The other thing I’d say is that Brexit has shown that this anti-establishment, anti-globalization feeling, which is so strong in the United States, is also being felt elsewhere, reversing the arc of history of closer economic and political integration. And if people don’t get that lesson, I think there’s going to be more of that.
It’s interesting because the U.K. was not part of the Eurozone.
It was homegrown austerity, not imposed from abroad, and it was a somewhat gentler austerity than Greece had. But it illustrates again how the neoliberal ideology has not delivered for a large fraction of the population. It was inevitable that some day they would rise up and say, “We’re going to try something different.”
Could this revolt against neoliberalism have positive outcomes? Could we see more Bernie Sanders-type movements?

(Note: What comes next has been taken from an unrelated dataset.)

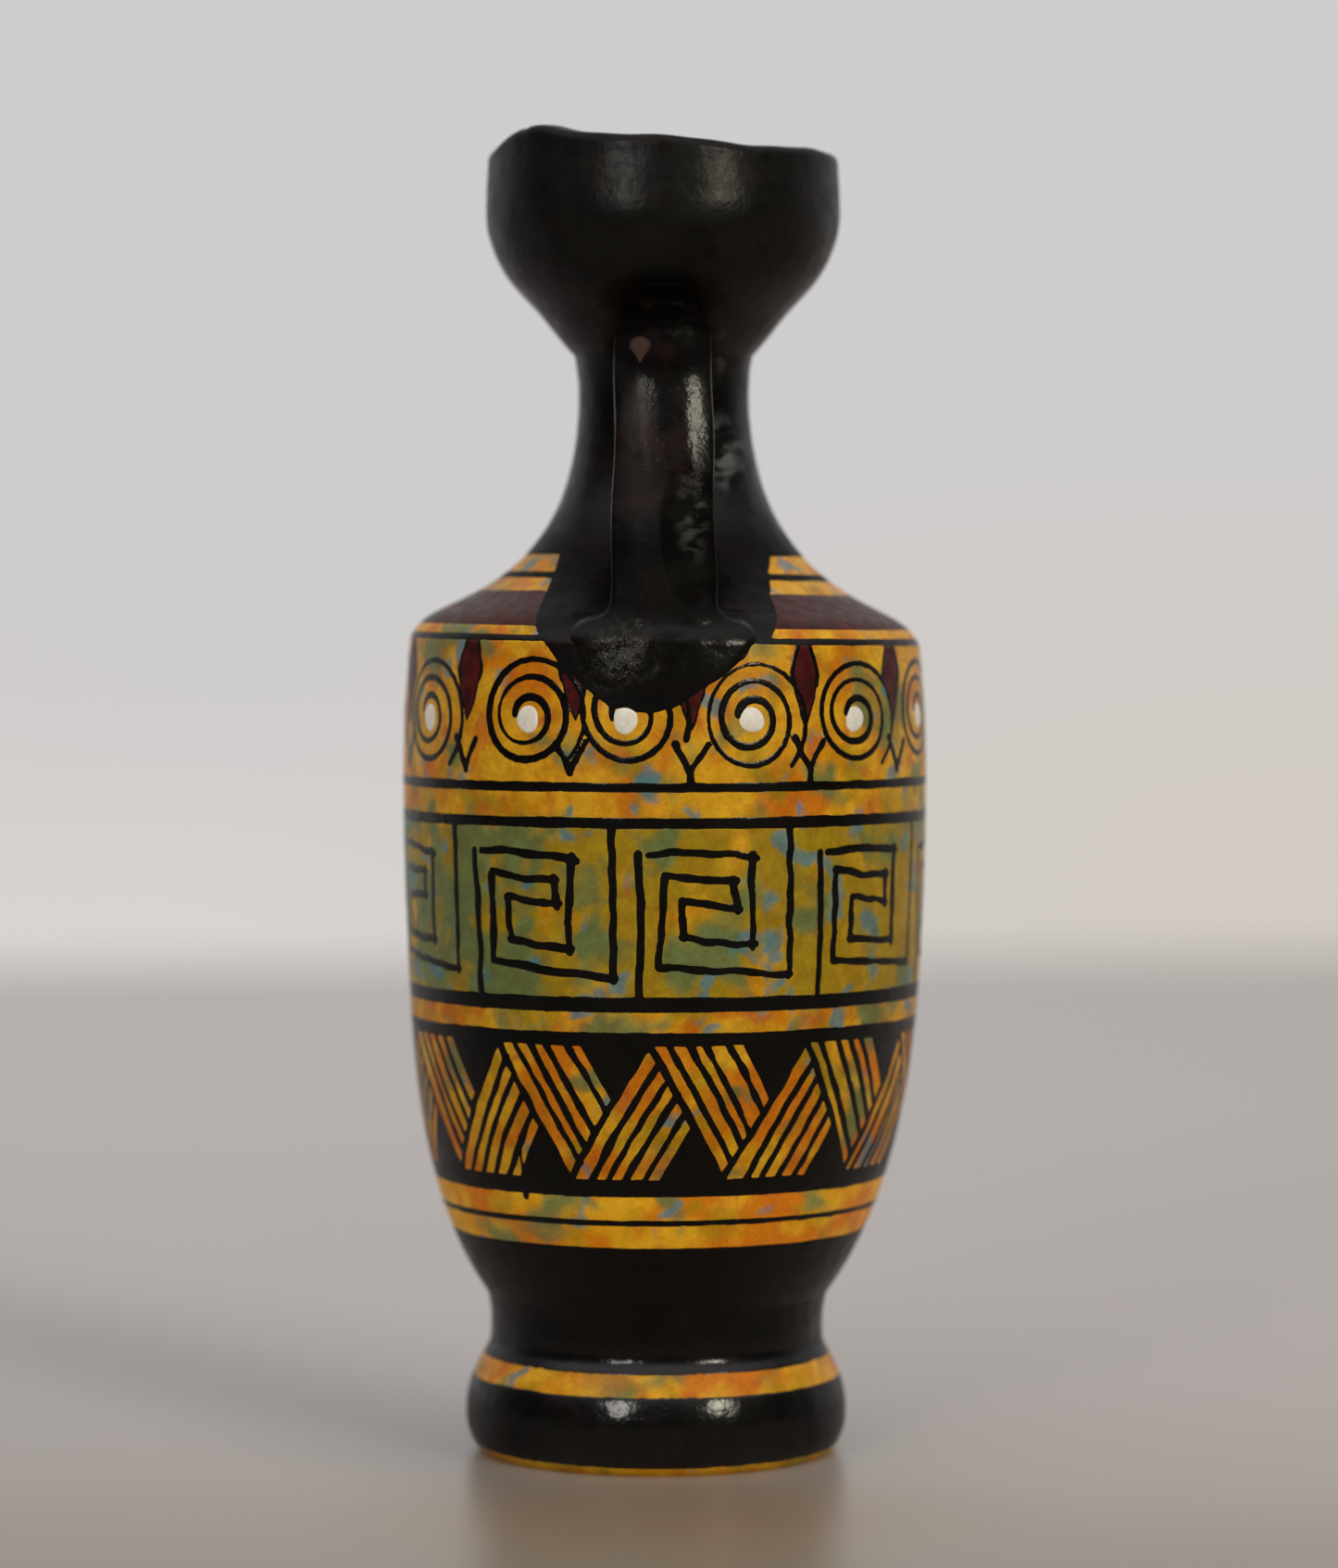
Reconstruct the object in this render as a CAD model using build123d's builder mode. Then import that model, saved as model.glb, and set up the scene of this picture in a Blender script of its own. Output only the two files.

Yes, I do think there are alternatives. Sanders and Jeremy Corbyn have identified certain key elements, including abandoning austerity and doing something about the banks. But we actually need a much more comprehensive agenda that involves promoting competition, stronger antitrust laws, changing corporate governance, changing the bargaining relationship between workers and management. That’s an agenda that would actually lead to both more growth and more equality. So there is an alternative, a very strong alternative. We’ve given a third of a century to this failed neoliberal ideology. We ought to be striving to look for these alternatives.